The smell is awfulk, especially if you keep mice in the house. You just have to clean out often, if ammonia from urine builds up it can pose a health risk to the mice and eventually humans.


----------



## WoodWitch (Oct 18, 2009)

How often are you cleaning your mice?
My main concern, at this point, would rest with your mice........


----------



## SoontobeGrandpa (May 24, 2010)

i keep them inside my room and our house is small. inside one of the cages, i see something on the wall like something got rubbed on there and it surrounds the bedding. is this a built up of ammonia?

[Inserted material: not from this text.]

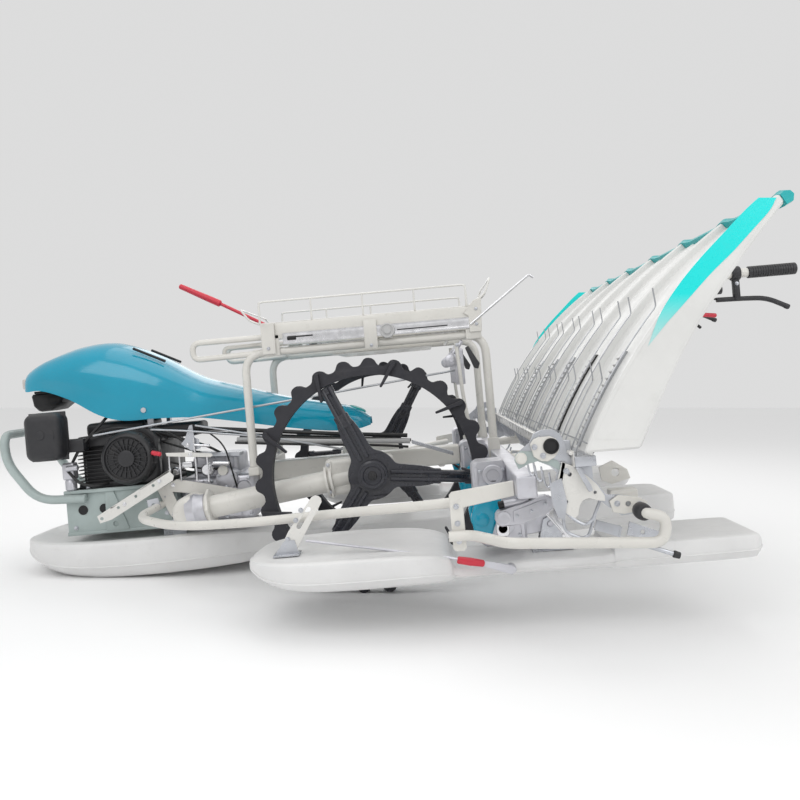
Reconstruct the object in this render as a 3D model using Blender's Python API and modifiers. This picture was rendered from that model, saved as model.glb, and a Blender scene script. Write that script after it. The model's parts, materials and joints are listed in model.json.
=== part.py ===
"""Walk-behind six-row rice transplanter, built piece by piece in Blender.

Everything is modelled in the machine's own level frame: x runs aft from the wheel hubs,
y to the right, z up from the ground under the wheels.  The finished pieces hang from an
empty that sets the machine down as it parks, nose low, on both wheels and the centre float.
"""
import math

import bmesh
import bpy
from mathutils import Matrix, Vector

# --- stance -----------------------------------------------------------------
NOSE_DOWN = math.radians(5.0)
HUB_X_WORLD = -0.0333
SEAT = 0.0003
SIDES = (("left", -1), ("right", 1))

# --- wheels -----------------------------------------------------------------
WHEEL_R = 0.330
WHEEL_Y = 0.340
LUG_COUNT = 27
LUG_HEIGHT = 0.022
RIM_WIDTH = 0.034
RIM_BAND = 0.026
SPOKE_T = 0.014
SPOKE_ANGLES = {"left": math.radians(-6), "right": math.radians(59)}
HUB_R = 0.042

# --- swing cases (the wheel legs) -------------------------------------------
PIVOT_X, PIVOT_Z = -0.550, 0.258
ELBOW_R = 0.048
LEG_Y = 0.255
LEG_R = 0.033
FINAL_CASE = (0.075, 0.062, 0.030)

# --- engine and hood --------------------------------------------------------
FRAME_X = (-0.960, -0.620)
FRAME_Z = (0.200, 0.335)
FRAME_HALF_Y = 0.145
FRAME_WALL = 0.005
ENGINE_X = (-0.930, -0.660)
ENGINE_HALF_Y = 0.120
ENGINE_TOP = 0.500
FAN_X, FAN_Z, FAN_R = -0.747, 0.425, 0.085
FAN_DEPTH = 0.075
CLEANER_X, CLEANER_Z = -0.985, 0.510
CLEANER_SIZE = (0.110, 0.090, 0.145)
BUMPER_R = 0.0135
HOOD_WALL = 0.004
STAY_R = 0.008
STAY_X, STAY_Z = -0.700, 0.565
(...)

the last time i clean out was a 1 month ago. i like to change everything all at once and im changing it today now that the babies are 1 month old

what do you mean rest with your mice???


----------



## Jack Garcia (Oct 9, 2009)

"Rest" in this case means "be." Tratallen's main concern would be with your mice.

I clean my mice twice a week. But I love the smell of mice (not ammonia buildup, just their normal smell).


----------



## ian (Oct 3, 2008)

I'm not sure what you mean about the thing on the wall but it probably needs to be cleaned. I clean my mice atleast once a week, of course you should leave mothers with their babies undisturbed for a while but maybe 2 weeks is long enough.


----------



## SoontobeGrandpa (May 24, 2010)

the thing on the wall is like dried urine or something. it looks that way. 
ok i will leave the remaining babies today with their moms undisturbed. in about 2 hours, i will be taking the cage and bringing them over to my friends house so that we can pick the 24 out of the 38 babies to sell at the petshop today


----------



## The secret garden (May 13, 2010)

Cleaning the mice out once a month is bad for there Health, there condition and you wonder why your house stinks???!

I have said this to you once before and i am not the only one, learn to look after your mice!


----------